**What needs to be done**
Quote the material below exactly as written, from the first line to the line that holds "floor_glow: float = 0.8", endpoints included.

**Supplied data**

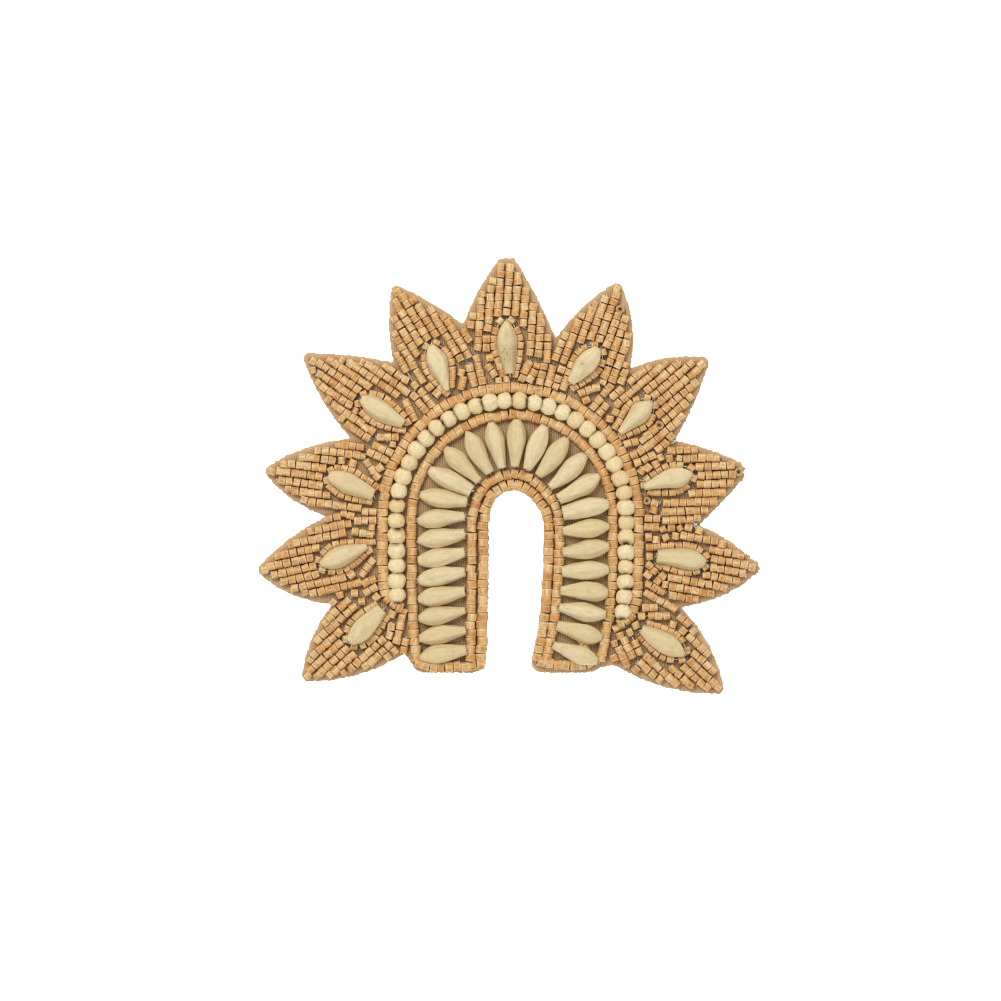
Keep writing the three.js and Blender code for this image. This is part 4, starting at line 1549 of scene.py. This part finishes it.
@dataclass
class Studio:
    """White floor, soft light from above and a camera that looks straight down."""

    picture_width: float = 0.4004
    middle: tuple[float, float] = (-0.0033, -0.0098)
    lens: float = 200.0
    sensor: float = 36.0
    pixel_blur: float = 1.1
    sky: float = 0.6
    key: float = 10.5
    fill: float = 2.31
    floor_glow: float = 0.8

    def build(self) -> None:
        """Makes the camera, the floor and the lights."""
        scene = bpy.context.scene
        camera = bpy.data.objects.new("camera", bpy.data.cameras.new("camera"))
        scene.collection.objects.link(camera)
        camera.data.lens = self.lens
        camera.data.sensor_width = self.sensor
        height = self.picture_width * self.lens / self.sensor
        camera.location = (self.middle[0], self.middle[1], height + CLOTH_TOP * MM)
        camera.data.clip_end = 10.0
        scene.camera = camera
        scene.view_settings.view_transform = "Standard"
        self.floor()
        world = bpy.data.worlds.new("white_room")
        scene.world = world
        world.use_nodes = True
        backdrop = world.node_tree.nodes["Background"]
        backdrop.inputs["Color"].default_value = (1.0, 1.0, 1.0, 1.0)
        backdrop.inputs["Strength"].default_value = self.sky
        scene.cycles.filter_width = self.pixel_blur
        self.lamp("window", (-0.4, 0.65, 1.3), 0.6, self.key)
        self.lamp("fill", (0.8, -0.5, 1.2), 1.0, self.fill)

    def floor(self) -> None:
        """A wide white floor just under the applique."""
        half = 3000.0
        corners = [(-half, -half, -0.02), (half, -half, -0.02), (half, half, -0.02), (-half, half, -0.02)]
        floor = make_piece("studio_floor", corners, [(0, 1, 2, 3)])
        material = bpy.data.materials.new("white_floor")
        material.use_nodes = True
        surface = material.node_tree.nodes["Principled BSDF"]
        surface.inputs["Base Color"].default_value = (0.95, 0.95, 0.95, 1.0)
        surface.inputs["Roughness"].default_value = 1.0
        surface.inputs["Emission Color"].default_value = (1.0, 1.0, 1.0, 1.0)
        surface.inputs["Emission Strength"].default_value = self.floor_glow
        floor.data.materials.append(material)

    def lamp(self, name: str, place: tuple[float, float, float], size: float, power: float) -> None:
        """A square soft light that faces the middle of the floor."""
        light = bpy.data.lights.new(name, "AREA")
        light.size = size
        light.energy = power
        lamp = bpy.data.objects.new(name, light)
        bpy.context.scene.collection.objects.link(lamp)
        lamp.location = place
        lamp.rotation_mode = "QUATERNION"
        lamp.rotation_quaternion = (-Vector(place)).to_track_quat("-Z", "Y")


# ---- The applique


# Each wood finish also holds painted light: a painted highlight towards the bead ends, and painted shade on
# the lower sides and at rims and holes
BARREL_WOOD = WoodFinish(
    name="barrel_wood",
    tones=((218, 154, 86), (236, 183, 110), (243, 202, 134), (249, 218, 158), (237, 180, 109)),
    dark=(172, 112, 54),
    shade_and_stain=(92, 46, 18),
    low_shade_tone=(150, 84, 36),
    ring_pitch=1.3,
    fibre=1.5,
    contrast=0.85,
    pores=0.5,
    wear_and_highlight=0.3,
    low_shade=0.85,
    rim_dirt=0.85,
    roughness=0.58,
    bump=0.5,
)
ROUND_WOOD = WoodFinish(
    name="round_bead_wood",
    tones=((240, 216, 162), (248, 229, 178), (253, 238, 196)),
    dark=(184, 142, 86),
    shade_and_stain=(96, 58, 26),
    low_shade_tone=(150, 108, 56),
    ring_pitch=1.2,
    fibre=1.7,
    contrast=0.26,
    pores=0.3,
    wear_and_highlight=0.0,
    low_shade=0.55,
    rim_dirt=0.9,
    roughness=0.6,
    bump=0.6,
)
PALE_WOOD = WoodFinish(
    name="pale_wood",
    tones=((226, 206, 158), (232, 213, 168), (237, 220, 178)),
    dark=(192, 156, 100),
    shade_and_stain=(120, 84, 44),
    low_shade_tone=(160, 118, 66),
    ring_pitch=1.7,
    fibre=1.5,
    contrast=0.32,
    pores=0.1,
    wear_and_highlight=0.0,
    low_shade=0.3,
    rim_dirt=0.45,
    roughness=0.62,
    bump=0.55,
)
CLOTH = ClothFinish("ribbed_cloth", (234, 200, 152), (142, 104, 68))
THREAD = ThreadFinish("sewing_cotton", (250, 246, 240), (222, 210, 190))

# Small beads that stand on end, in plan millimetres
UPRIGHT_BEADS = (47.7 + 69.6j, 41.3 - 12.4j, 94.1 + 1.2j, 60.9 + 22.0j)
ROW_NODES = {
    "outer_border_row": "outer_border_beads",
    "inner_border_row": "inner_border_beads",
    "opening_second_row": "second_row_beads",
    "opening_edge_row": "edge_row_beads",
    "left_foot_row": "left_foot_beads",
    "right_foot_row": "right_foot_beads",
}
LOOPED_ROWS = ("opening_second_row", "opening_edge_row", "outer_border_row", "inner_border_row")
# Widths of each marquise bead's two ends in millimetres, inner end first, from the left foot round
ARCH_BEAD_ENDS = (
    (3.6, 1.6), (2.8, 2.4), (2.6, 2.4), (3.6, 2.2), (3.4, 2.8), (3.8, 3.0), (3.6, 2.0),
    (3.4, 2.0), (4.0, 2.6), (5.0, 3.2), (3.2, 1.8), (3.6, 1.2), (3.4, 1.8), (3.0, 2.6),
    (3.0, 2.6), (3.2, 2.4), (2.8, 2.8), (4.4, 2.0), (5.2, 2.8), (3.0, 1.8), (3.2, 2.6),
    (3.8, 2.8), (3.4, 3.0), (3.0, 2.8), (4.0, 1.6), (3.0, 2.2),
)  # fmt: skip
PETAL_BEAD_ENDS = (
    (4.6, 3.0), (2.2, 2.0), (4.4, 3.4), (3.4, 2.4), (1.8, 1.8), (3.4, 1.0),
    (3.0, 2.4), (2.4, 1.8), (2.4, 1.2), (5.0, 2.4), (3.6, 1.4),
)  # fmt: skip
# Brown marks on a bead: share of its length, share of its width, radius and depth of tone
ARCH_BEAD_STAINS = {23: ((0.15, 0.15, 1.0, 0.7),)}
PETAL_BEAD_STAINS = {
    6: ((-0.3, 0.0, 5.0, 0.85), (0.45, -0.2, 2.0, 0.5)),
    7: ((0.0, 0.25, 1.6, 0.75),),
}
# Knots of cotton between the beads
COTTON_TUFTS = (
    53.3 + 11.3j, 59.8 + 29.6j, 54.2 - 2.4j, 65.4 + 14.6j, 74.0 - 19.0j, -50.5 - 17.5j, -47.3 + 14.8j,
)  # fmt: skip
# Petal tips where the cloth is most frayed
RAGGED_TIPS = (94.5 + 0.0j, 99.0 - 37.4j)
# Widths of small beads, least and most
ROW_WIDTHS = {"outer_border_row": (4.4, 5.0), "inner_border_row": (4.1, 4.6)}
PLAIN_WIDTHS = (4.0, 4.5)
# Corners of the uneven lines that the foot rows follow
FOOT_ROW_PATHS = {
    "left_foot_row": (-36.0 - 74.6j, -34.0 - 76.2j, -30.5 - 76.7j, -22.0 - 76.3j, -11.2 - 75.3j),
    "right_foot_row": (13.2 - 74.4j, 19.0 - 75.2j, 26.0 - 76.1j, 31.5 - 76.1j, 35.2 - 74.6j, 37.0 - 71.4j),
}


def eased(line: list[complex], passes: int) -> list[complex]:
    """A line of places with its kinks drawn smooth and its two ends kept."""
    for _ in range(passes):
        inner = [(a + 2 * b + c) / 4 for a, b, c in zip(line, line[1:], line[2:])]
        line = [line[0], *inner, line[-1]]
    return line


def spaced(corners: tuple[complex, ...], pitch: float) -> list[complex]:
    """Places at an even pitch along a line with corners."""
    reaches = np.cumsum([0.0, *np.abs(np.diff(corners))])
    steps = np.linspace(0, reaches[-1], round(reaches[-1] / pitch) + 1)
    x, y = np.interp(steps, reaches, np.real(corners)), np.interp(steps, reaches, np.imag(corners))
    return [complex(*place) for place in zip(x, y)]


@dataclass
class Applique:
    """The whole applique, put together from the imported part's places."""

    part: PackedPart
    arch_height: float = 5.2
    petal_height: float = 5.5
    round_height: float = 4.5
    round_room: float = 2.9
    row_dye: float = 0.42
    field_dye: float = 0.52
    tie_count: int = 70
    fibre_count: int = 420
    seed: int = 3

    def __post_init__(self) -> None:
        """Reads the places that all the pieces share, and makes the finishes."""
        self.draw = random.Random(self.seed)
        self.ground = Ground(self.worn_outline())
        grain, shade_and_stain_tree, weave = grain_group(), shade_and_stain_group(), weave_group()
        self.barrel_wood = BARREL_WOOD.material(grain, shade_and_stain_tree)
        self.pale_wood = PALE_WOOD.material(grain, shade_and_stain_tree)
        self.round_wood = ROUND_WOOD.material(grain, shade_and_stain_tree)
        self.cloth = CLOTH.material(weave)
        self.thread = THREAD.material()
        self.strands: list[list[Bead]] = []

    def worn_outline(self, step: float = 1.3) -> list[complex]:
        """The cloth's outline, with the opening's curve eased and the feet's corners worn round."""
        rim = divided(self.part.cloth_outline(), step)
        opening = [abs(p - ARCH_CENTRE) < 24 and p.imag > -40 for p in rim]
        foot = [p.imag < -73 and abs(p.real) < 41 for p in rim]
        for turn in range(14):
            wear_and_highlight = [arch or (corner and turn < 6) for arch, corner in zip(opening, foot)]
            rim = [new if moves else old for moves, old, new in zip(wear_and_highlight, rim, relaxed(rim))]
        return rim

    def rows(self) -> dict[str, list[Bead]]:
        """The beads of each row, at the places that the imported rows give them."""
        rows = {}
        for node in ROW_NODES:
            middles = self.part.row_beads(node)
            if node in FOOT_ROW_PATHS:
                middles = spaced(FOOT_ROW_PATHS[node], abs(middles[1] - middles[0]))
            middles = eased(middles, 4)
            row = []
            for i, middle in enumerate(middles):
                before, beyond = max(i - 1, 0), min(i + 1, len(middles) - 1)
                pitch = abs(middles[beyond] - middles[before]) / (beyond - before)
                ahead = unit(middles[beyond] - middles[before])
                side = ahead * 1j * self.draw.gauss(0, 0.17)
                bead = Bead(
                    middle + side,
                    ahead * complex(1, self.draw.gauss(0, 0.07)),
                    pitch * self.draw.uniform(0.97, 1.06),
                    self.draw.uniform(*ROW_WIDTHS.get(node, PLAIN_WIDTHS)),
                    3.3 + self.draw.gauss(0, 0.08),
                )
                bead.way = unit(bead.way)
                row.append(bead)
            rows[node] = row
            self.strands.append(row)
            for bead in row:
                self.ground.put(bead)
        return rows

    def petals(self) -> list[Petal]:
        """The petals with their tips and valleys, found on the cloth's outline."""
        outline = self.ground.outline
        numbered = enumerate(PETAL_BEAD_ENDS, 1)
        spindles = [self.part.spindle(f"petal_bead_{k:02d}", ends) for k, ends in numbered]
        ways = [unit(spindle.centre - ARCH_CENTRE) for spindle in spindles]
        tips = []
        for way in ways:
            near = [p for p in outline if abs(np.angle((p - ARCH_CENTRE) / way)) < 0.16]
            tips.append(max(near, key=lambda p: abs(p - ARCH_CENTRE)))
        valleys = []
        for first, second in zip(tips, tips[1:]):
            span = np.angle((second - ARCH_CENTRE) / (first - ARCH_CENTRE))
            between = [
                p
                for p in outline
                if 0.15 < np.angle((p - ARCH_CENTRE) / (first - ARCH_CENTRE)) / span < 0.85
                and abs(p - ARCH_CENTRE) > 60
            ]
            valleys.append(min(between, key=lambda p: abs(p - ARCH_CENTRE)))
        stops = [ARCH_CENTRE + HIPS[0], *valleys, ARCH_CENTRE + HIPS[1]]
        return [Petal(k + 1, spindle, tips[k], stops[k], stops[k + 1]) for k, spindle in enumerate(spindles)]

    def build(self) -> None:
        """Makes every piece, from the cloth up."""
        cloth = ClothBacking(self.ground, self.cloth).cut("cloth_backing")
        dress(cloth, ["fabric_backing"])
        corners = np.array(self.ground.outline)
        area = abs((corners * np.roll(corners, -1).conj()).imag.sum()) / 2

        rows = self.rows()
        middles = self.part.round_beads("round_bead_row")
        for middle in middles:
            self.ground.block(middle, self.round_room)
        petals = self.petals()
        sewing = PetalSewing(self.ground, petals, [bead.at for bead in rows["inner_border_row"]])
        sewing.sew()
        self.strands += sewing.strings

        barrels = BarrelBeads(self.barrel_wood)
        for node, name in ROW_NODES.items():
            barrels.sew(name, rows[node], [node], self.row_dye)
        for petal in petals:
            name, node = f"petal_field_{petal.index:02d}", f"petal_small_beads_{petal.index:02d}"
            barrels.sew(name, sewing.owner[petal.index], [node], self.field_dye)
        barrels.clear_samples()

        carver = MarquiseBeads(self.pale_wood)
        spindles = []
        for k, ends in enumerate(ARCH_BEAD_ENDS, 1):
            spindle = self.part.spindle(f"arch_bead_{k:02d}", ends)
            spindles.append(spindle)
            name, stains = f"arch_marquise_{k:02d}", ARCH_BEAD_STAINS.get(k, ())
            bead = carver.carve(name, spindle, self.arch_height, k, stains)
            dress(bead, [f"arch_bead_{k:02d}"])
        for petal in petals:
            name, stains = f"petal_marquise_{petal.index:02d}", PETAL_BEAD_STAINS.get(petal.index, ())
            bead = carver.carve(name, petal.spindle, self.petal_height, 40 + petal.index, stains)
            dress(bead, [f"petal_bead_{petal.index:02d}"])
            spindles.append(petal.spindle)
        beads = RoundBeads(self.round_wood).string("round_beads", middles, self.round_height)
        dress(beads, ["round_bead_row"])
        self.sew_threads(rows, spindles)

    def sew_threads(self, rows: dict[str, list[Bead]], spindles: list[Spindle]) -> None:
        """Lays the strings, loops, loose ends and back stitches."""
        work = Threads(self.thread)
        stitching = Stitching()
        loops: list[Line] = []
        for node in LOOPED_ROWS:
            loops += stitching.row_loops(rows[node])
        loops += stitching.ties(self.strands[len(ROW_NODES) :], self.tie_count)
        loops += stitching.loose_ends(spindles, 4.6)
        loops += stitching.tufts(COTTON_TUFTS)
        parts = {
            "bead_strings": (stitching.strings(self.strands), 0.22),
            "thread_loops": (loops, 0.24),
            "back_stitches": (stitching.back_stitches(self.strands), 0.11),
            "edge_fibres": (stitching.fibres(self.ground, self.fibre_count), 0.07),
        }
        for name, (lines, radius) in parts.items():
            dress(work.lay(name, lines, radius), [])


def main() -> None:
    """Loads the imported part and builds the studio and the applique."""
    logging.basicConfig(level=logging.INFO, format="%(name)s: %(message)s")
    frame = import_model()
    Studio().build()
    Applique(PackedPart(frame["nodes"])).build()


if __name__ == "__main__":
    main()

**The reply**
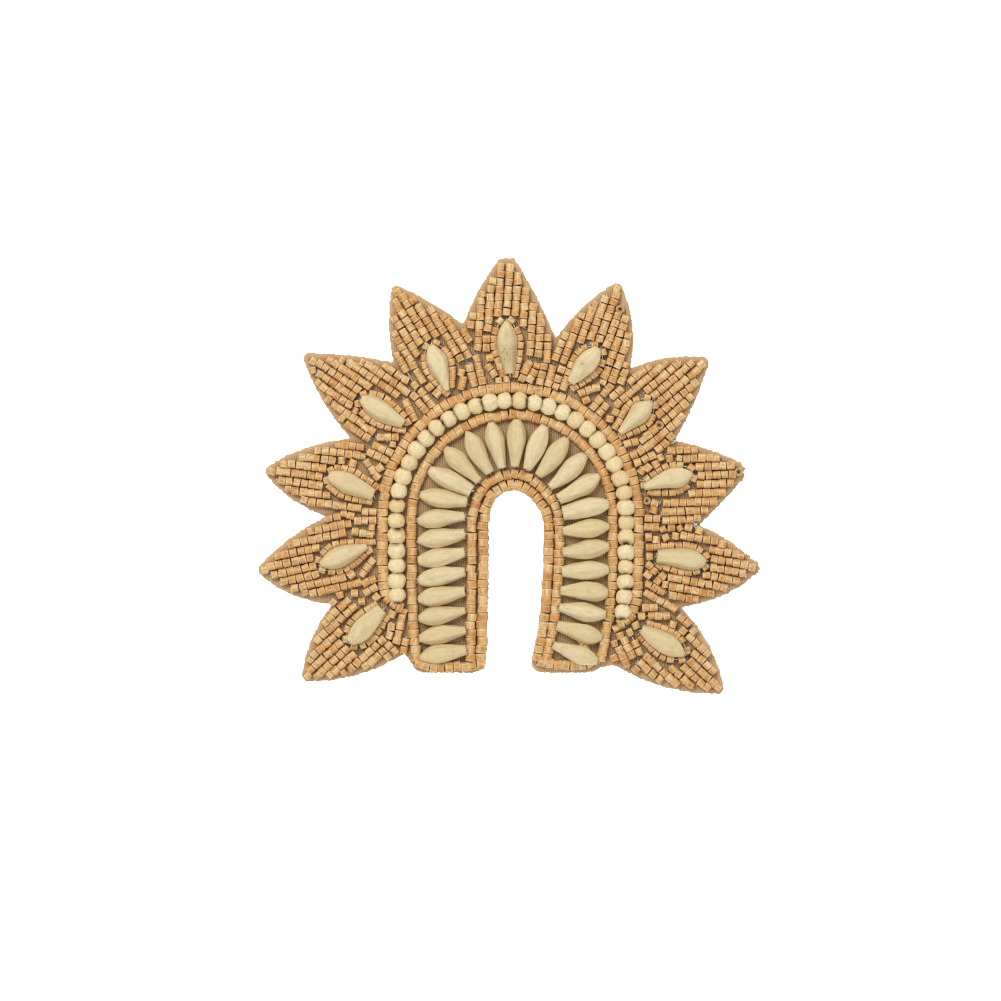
Keep writing the three.js and Blender code for this image. This is part 4, starting at line 1549 of scene.py. This part finishes it.
@dataclass
class Studio:
    """White floor, soft light from above and a camera that looks straight down."""

    picture_width: float = 0.4004
    middle: tuple[float, float] = (-0.0033, -0.0098)
    lens: float = 200.0
    sensor: float = 36.0
    pixel_blur: float = 1.1
    sky: float = 0.6
    key: float = 10.5
    fill: float = 2.31
    floor_glow: float = 0.8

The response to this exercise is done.